- _REQUEST_
Each line from the start of the data below through the one containing "cad_material(node, MAT[m])" must be reproduced exactly.

******************************

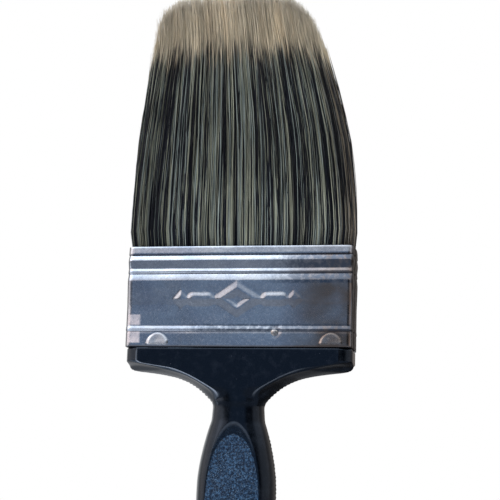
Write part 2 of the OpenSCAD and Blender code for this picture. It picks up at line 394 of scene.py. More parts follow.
MAT = {"filament": filament_material(), "tinplate": tinplate_material(),
       "plastic": plastic_material(), "steel": steel_material(),
       "resin": resin_material(), "wood": wood_material(), "roots": root_material()}


def cad_material(node, mat):
    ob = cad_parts[node]
    if not ob.material_slots:
        ob.data.materials.append(mat)
    for s in ob.material_slots:
        s.material = mat


for node, m in (("ferrule_nail_front", "steel"), ("ferrule_nail_rear", "steel"),
                ("resin_set", "resin"), ("spacer_plug_left", "wood"),
                ("spacer_plug_right", "wood"), ("root_bank_front", "roots"),
                ("root_bank_rear", "roots")):
    cad_material(node, MAT[m])


# ---------------------------------------------------------------- filaments
HEAD_W = [[0, 36.9], [1.2, 37.5], [4, 37.9], [9, 37.7], [17.3, 37.2], [25.5, 36.4],
          [33.7, 35.5], [42, 34.2], [50.3, 32.6], [58.7, 30.9], [64.3, 29.7],
          [71.4, 28.45], [78, 27.8], [84, 27.4], [90, 27.1]]
HEAD_D = [[0, 6.95], [6, 7.3], [20, 7.9], [35, 8.25], [48, 8.2], [60, 7.7],
          [70, 6.9], [78, 6.0], [85, 5.1], [90, 4.6]]
LEAN = [[0, -0.15], [6, -0.35], [17, -0.45], [34, -0.75], [50, -1.7], [59, -2.4],
        [71, -3.55], [79, -4.7], [85, -5.7], [90, -6.3]]
RINGS = 14


def strand_set(rng, n):
    """Places of the roots, -1..1 across the width and 0..1 out from the middle."""
    k = int(n * 0.60)
    s = np.concatenate([rng.uniform(-1, 1, k), rng.uniform(-0.97, 0.97, n - k)])
    q = np.concatenate([1 - np.abs(rng.normal(0, 0.13, k)),
                        rng.uniform(0.0, 0.9, n - k)])
    # some of the outer ones close the narrow sides
    m = rng.random(n) < 0.075
    s[m] = np.sign(rng.uniform(-1, 1, m.sum())) * (1 - np.abs(rng.normal(0, 0.014, m.sum())))
    q[m] = rng.uniform(0, 1, m.sum())
    return np.clip(s, -1, 1), np.clip(q, 0.0, 1)


def make_strands(name, seed, side, half, n):
    """A tuft of tapered three-sided filaments: side -1 is the front bank,
    half -1 the left half of the width."""
    rng = np.random.default_rng(seed)
    s, q = strand_set(rng, n)
    s = (s + 1) / 2 * half                       # 0..1 times the half's sign
    s = np.where(np.abs(s) < 1e-4, 1e-4 * half, s)
    # square-ish section: depth drops close to the narrow sides
    edge = (1 - np.abs(s) ** 14) ** (1 / 2.6)
    # clusters shared by every tuft
    clump = noise1(11)
    tone = noise1(12)
    tone2 = noise1(13)
    sweep = noise1(14)

    ln = LEN + 1.5 - 8.2 * np.abs(s) ** 4.2 - 11.0 * np.abs(s) ** 18 - 0.9 * q ** 2
    ln -= np.abs(rng.normal(0, 0.55, n)) + (rng.random(n) < 0.10) * rng.uniform(0, 4, n)
    # near-black, slate or olive grey filaments, in small uneven groups
    P = 0.46 + 0.26 * tone(s * 24 + side * 9) + 0.32 * tone2(s * 78 + side * 4)
    dark = rng.random(n) > np.clip(P, 0.08, 0.90)
    ht = 67.1 + rng.normal(0, 2.1, n) + 2.2 * clump(s * 38 + side * 7) - 1.6 * np.abs(s) ** 3
    ht += np.where(dark, 1.7, -1.5)
    ht = np.minimum(ht, ln - 5)
    low = np.array([0, 0.09, 0.20, 0.32, 0.44, 0.57, 0.71, 0.86])
    h = np.zeros((n, RINGS))
    h[:, 0] = -3.0
    for i in range(1, 8):
        h[:, i] = low[i] * ht
    h[:, 8] = ht - 2.2
    h[:, 9] = ht + 1.6
    for i, f in enumerate((0.3, 0.58, 0.82, 1.0)):
        h[:, 10 + i] = ht + 1.6 + (ln - ht - 1.6) * f
    hh = np.clip(h, 0, None)
    up = hh / LEN
    A, B = spline(HEAD_W, hh), spline(HEAD_D, hh)
    x = s[:, None] * A
    y = (q * edge)[:, None] * B * side
    # the whole head leans a little to one side near its tips
    x += spline(LEAN, hh)
    # clumping, single strays and slow waves
    pull = sweep(s * 14 + side * 3)[:, None] * 0.7 + clump(s * 46 + side * 5)[:, None] * 0.45
    x += pull * up ** 1.8
    x += rng.normal(0, 0.75, n)[:, None] * up ** 1.15
    y += rng.normal(0, 0.38, n)[:, None] * up ** 1.0 * (0.4 + q[:, None])
    ph = rng.uniform(0, 6.28, (n, 1))
    wl = rng.uniform(24, 52, (n, 1))
    am = rng.uniform(0.03, 0.24, (n, 1))
    x += am * np.sin(hh * 6.28 / wl + ph) * smooth(up, 0, 0.25)
    y += am * 0.8 * np.cos(hh * 6.28 / wl * 0.9 + ph * 1.7) * smooth(up, 0, 0.3)
    # some cross their neighbours
    x += rng.normal(0, 0.34, (n, 1)) * np.sin(np.clip(up, 0, 1) * 3.14) \
        * np.where(rng.random((n, 1)) < 0.5, 1.0, 0.3)
    stray = (rng.random(n) < 0.02)[:, None]
    x += stray * rng.normal(0, 1.6, (n, 1)) * up ** 2
    y += stray * np.abs(rng.normal(0, 0.9, (n, 1))) * side * up ** 2
    # stay inside the tin at the mouth
    k = 1 - smooth(hh, -0.2, 1.4)
    x = x * (1 - k) + np.clip(x, -36.6, 36.6) * k
    y = y * (1 - k) + np.clip(y, -7.05, 7.05) * k

    r0 = rng.uniform(0.125, 0.165, (n, 1))
    taper = 1 - 0.30 * np.clip(hh / ln[:, None], 0, 1) ** 1.2
    taper *= 1 - 0.58 * smooth(hh / ln[:, None], 0.80, 1.0)
    r = r0 * taper
    r[:, -1] *= 0.55
    spin = rng.uniform(0, 6.28, (n, 1))
    co = np.zeros((n, RINGS, 3, 3))
    for k3 in range(3):
        a = spin + 2.0944 * k3
        co[:, :, k3, 0] = x + r * np.cos(a)
        co[:, :, k3, 1] = y + r * np.sin(a)
        co[:, :, k3, 2] = ZM + h
    co = (co.reshape(-1, 3) * MM)

    # faces, as numbers
    base = (np.arange(n) * RINGS * 3)[:, None, None]
    ring = (np.arange(RINGS - 1) * 3)[None, :, None]
    c = np.arange(3)[None, None, :]
    a0 = base + ring + c
    a1 = base + ring + (c + 1) % 3
    quads = np.stack([a0, a1, a1 + 3, a0 + 3], -1).reshape(-1, 4)
    b0 = (np.arange(n) * RINGS * 3)[:, None]
    bottom = b0 + np.array([[2, 1, 0]])
    top = b0 + (RINGS - 1) * 3 + np.array([[0, 1, 2]])
    me = bpy.data.meshes.new(name)
    nq, nt = len(quads), 2 * n
    me.vertices.add(len(co))
    me.vertices.foreach_set("co", co.ravel())
    loops = np.concatenate([quads.ravel(), np.concatenate([bottom, top]).ravel()])
    me.loops.add(len(loops))
    me.loops.foreach_set("vertex_index", loops.astype(np.int32))
    me.polygons.add(nq + nt)
    starts = np.concatenate([np.arange(nq) * 4, nq * 4 + np.arange(nt) * 3])
    me.polygons.foreach_set("loop_start", starts.astype(np.int32))
    me.update(calc_edges=True)
    me.validate()
    me.polygons.foreach_set("use_smooth", np.ones(len(me.polygons), bool))

    # colour of each filament, pale towards the tip
    mid = rng.random(n) < 0.22
    col_d = np.array(lin(8, 14, 26))[None, :] * rng.uniform(0.5, 1.6, (n, 1))
    olive = np.array(lin(*OLIVE))[None, :] * rng.uniform(0.70, 1.25, (n, 1))
    cool = np.array(lin(*COOL))[None, :] * rng.uniform(0.70, 1.2, (n, 1))
    light = np.where((rng.random(n) < 0.35)[:, None], cool, olive)
    body = np.where(dark[:, None], col_d, light)
    body = np.where((mid & ~dark)[:, None], light * 0.5, body)
    # browner and darker towards the right narrow side
    brown = smooth(s, 0.80, 0.99)[:, None] * 0.75
    body = body * (1 - brown) + body * np.array([[0.62, 0.40, 0.34]]) * brown
    pale = np.array(lin(*PALE))[None, :] * (1 + 0.045 * rng.normal(0, 1, (n, 1)))
    warm = smooth(tone(s * 22 + 60), 0.35, 0.9)[:, None] * 0.3
    pale = pale * (1 + warm * np.array([[0.16, 0.0, -0.18]]))
    pale = np.where(dark[:, None], pale * 0.97, pale)
    pale = np.clip(pale, 0.02, 0.95)
    grey = np.array(lin(*GREY))[None, :] * (1 + 0.08 * rng.normal(0, 1, (n, 1)))
    col = np.zeros((n, RINGS, 3, 4))
    col[..., 3] = 1
    for i in range(RINGS):
        if i <= 8:
            c0 = body * (1.0 + 0.32 * (1 - min(i / 3.5, 1)))
            c0 = c0 * (1 - 0.10 * (i in (4, 5, 6)))
            if i == 8:
                c0 = c0 * 0.88 + pale * 0.12 * rng.uniform(0.0, 1.0, (n, 1))
        else:
            w = (i - 9) / 4.0
            c0 = pale * (0.90 + 0.10 * w) * (1 - w ** 3 * 0.5) + grey * (w ** 3 * 0.5)
        col[:, i, :, :3] = c0[:, None, :]
    at = me.color_attributes.new("strand_colour", "FLOAT_COLOR", "POINT")
    at.data.foreach_set("color", col.reshape(-1).astype(np.float32))

    # one cell of the sheet for each filament, its length along V
    rows, cols = 5, int(math.ceil(n / 5))
    i = np.arange(n)
    cu, cv = i % cols, i // cols
    w, hgt = 1 / cols, 1 / rows
    frac = np.linspace(0.04, 0.96, RINGS)
    uvq = np.zeros((n, RINGS - 1, 3, 4, 2))
    for c3 in range(3):
        u0 = (cu + 0.06 + 0.88 * c3 / 3) * w
        u1 = (cu + 0.06 + 0.88 * (c3 + 1) / 3) * w
        for r3 in range(RINGS - 1):
            v0, v1 = (cv + frac[r3]) * hgt, (cv + frac[r3 + 1]) * hgt
            uvq[:, r3, c3, 0] = np.stack([u0, v0], -1)
            uvq[:, r3, c3, 1] = np.stack([u1, v0], -1)
            uvq[:, r3, c3, 2] = np.stack([u1, v1], -1)
            uvq[:, r3, c3, 3] = np.stack([u0, v1], -1)
    tip = np.zeros((2, n, 3, 2))
    for e3, fr in ((0, (0.004, 0.03)), (1, (0.97, 0.996))):
        for k3, (fu, fv) in enumerate(((0.2, fr[0]), (0.8, fr[0]), (0.5, fr[1]))):
            tip[e3, :, k3, 0] = (cu + fu) * w
            tip[e3, :, k3, 1] = (cv + fv) * hgt
    uv = np.concatenate([uvq.reshape(-1, 2), tip.reshape(-1, 2)])
    layer = me.uv_layers.new(name="OFBake")
    if len(layer.data) == len(uv):
        layer.data.foreach_set("uv", uv.astype(np.float32).ravel())

    ob = bpy.data.objects.new(name, me)
    scene.collection.objects.link(ob)
    me.materials.append(MAT["filament"])
    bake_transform(ob)
    return ob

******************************

- _EXERCISE RESULT_
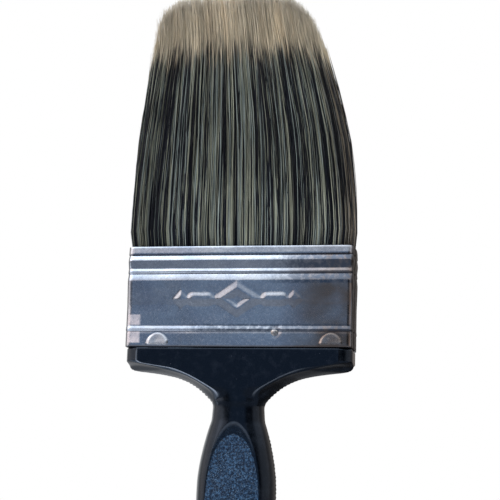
Write part 2 of the OpenSCAD and Blender code for this picture. It picks up at line 394 of scene.py. More parts follow.
MAT = {"filament": filament_material(), "tinplate": tinplate_material(),
       "plastic": plastic_material(), "steel": steel_material(),
       "resin": resin_material(), "wood": wood_material(), "roots": root_material()}


def cad_material(node, mat):
    ob = cad_parts[node]
    if not ob.material_slots:
        ob.data.materials.append(mat)
    for s in ob.material_slots:
        s.material = mat


for node, m in (("ferrule_nail_front", "steel"), ("ferrule_nail_rear", "steel"),
                ("resin_set", "resin"), ("spacer_plug_left", "wood"),
                ("spacer_plug_right", "wood"), ("root_bank_front", "roots"),
                ("root_bank_rear", "roots")):
    cad_material(node, MAT[m])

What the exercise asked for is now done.